Not that it’s their fault — consider:
- even when times were good Europe’s media could not interest their audience in European issues;
- today’s media is being massively disrupted, so it’s hardly a good time to ask them to take risks.
Hence the only EU coverage we get are the only international narrative guaranteed to sell newspapers — crises.
the only EU coverage we get are the only international narrative guaranteed to sell newspapers — crises.
The European public sphere, in other words, has a chicken-and-egg problem: noone covers non-crises EU stories because there’s no audience for them; there’s no audience because noone’s covering the stories.
Improve content discovery with advanced technologies
A better approach would be to invest in technology to help media find their audiences across Europe.
A range of new language technologies (semantic analysis, machine translation, sentiment mining, auto-summary, etc.) are appearing.

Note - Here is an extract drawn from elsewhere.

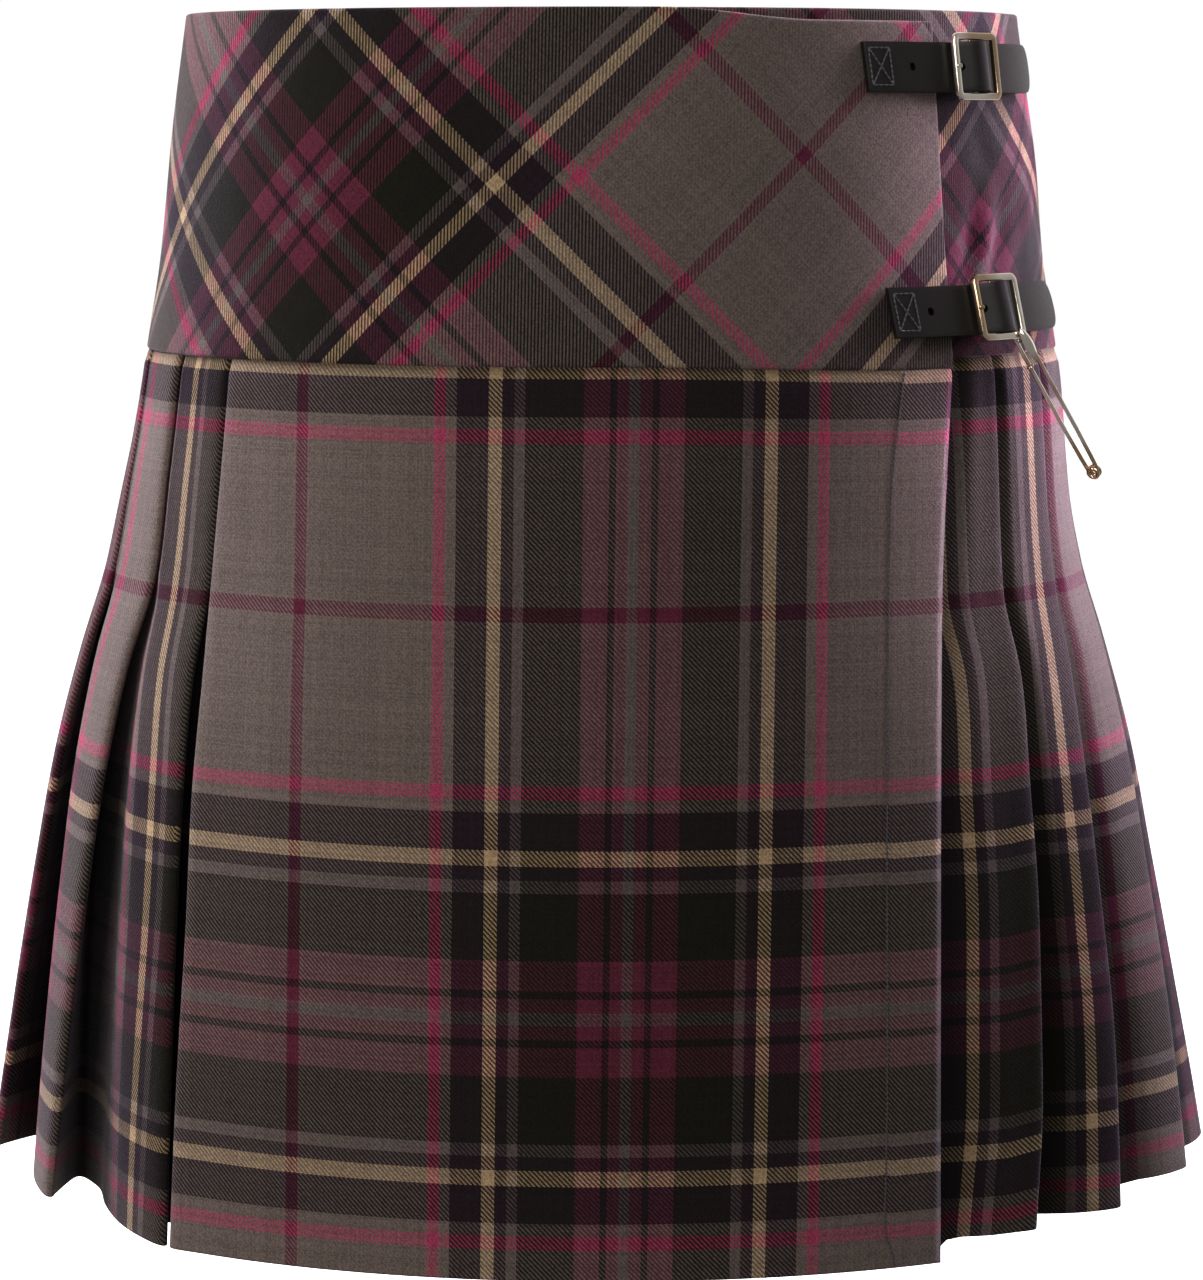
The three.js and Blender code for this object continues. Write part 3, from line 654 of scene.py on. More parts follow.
# One pleat's middle line, from its hidden inner fold, out over the face, round the ridge and in.
# "ridge" 0 is measured from the ridge before it and 1 from its own. Sewn shut, a point lies
# "depths" fold depths and "shut_on" on from there; at the hem it lies "open_on" on, at a pitch
# of 50. "steps" is how finely the stretch to the next point is drawn.
PLEAT_LINE = {
    "ridge": [0, 0, 0, 0, 1, 1, 1, 1, 1, 1, 1, 1],
    "depths": [-1, -1, -0.5, 0, -1, -1, -0.5, 0, 0, 0, -0.5, -1],
    "shut_on": [-0.75, 0, 0, 0, -1.7, 0, 0, 0, 0.75, 0, 0, 0],
    "shut_in": [3.08] + 3 * [DEEPEST_IN] + 4 * [FACE_IN] + [1.43] + 3 * [TURNED_IN],
    "open_on": [-13, -12, -5, 3, -36, -22, -10, -1, 0, -1.2, -7, -12],
    "open_in": [19.5, 21, 22, 21, 14, 6.5, 2.2, 0.6, 1.6, 3.2, 10.5, 17],
    "steps": [3, 4, 4, 5, 3, 5, 5, 3, 3, 4, 4, 3],
}
RIDGE_ROW = 4
SKIRT_STEP = 5
skirt_drops = spaced(SKIRT_TOP, LENGTH, SKIRT_STEP, CLOTH)


def opened(drops):
    return np.clip((drops - STITCHED_TO) / (LENGTH - STITCHED_TO), 0, 1) ** OPEN_POWER


OPEN = opened(skirt_drops)
GIRTH = girths(skirt_drops)
FOLD_AT = {name: read(FOLDS, name, skirt_drops) for name in FOLDS if name != "drop"}


def ridge_at(k):
    """Where a ridge lies at every drop: 0 is the under-apron's, and the last is beside the apron."""
    if k == 0:
        return FOLD_AT["right1"]
    if k == PLEAT_COUNT:
        return GIRTH + FOLD_AT["left1"]
    first, last = FOLD_AT["right2"], GIRTH + FOLD_AT["left2"]
    return first + (last - first) * (k - 1) / (PLEAT_COUNT - 2)


def pitch_at(k):
    return ridge_at(max(k, 1)) - ridge_at(max(k, 1) - 1)


UNDER_APRON_RISE = 9.5


def depth_at(k):
    if k > 0:
        return pitch_at(k) * FOLD_SHARE
    return ridge_at(0) - FOLD_AT["apron_edge"] - UNDER_APRON_RISE


def fold_points(side, k):
    """The points of one side of a pleat: 0 the layer that lies deepest, 1 the face and ridge."""
    points = []
    for values in zip(*PLEAT_LINE.values()):
        row = dict(zip(PLEAT_LINE, values))
        if row["ridge"] != side:
            continue
        shut = ridge_at(k) + row["depths"] * depth_at(k) + row["shut_on"]
        fallen = ridge_at(k) + row["open_on"] * pitch_at(k) / OPEN_PITCH
        sink = row["shut_in"] + (row["open_in"] - row["shut_in"]) * OPEN
        points.append({"along": shut + (fallen - shut) * OPEN, "out": -sink, "steps": row["steps"]})
    return points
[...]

Combined intelligently together with social media and online communities, they could help readers discover quality content across Europe’s internal barriers of language and culture (here’s how that could look).
And once content producers see that finding their content has become easier for audiences across Europe, they will start creating more content for them. Increasing quality and quantity will further stimulate interest and demand, triggering a virtuous circle that will support European media and the emergence of the EU public sphere.
These technologies are only part of the solution, but they are essential.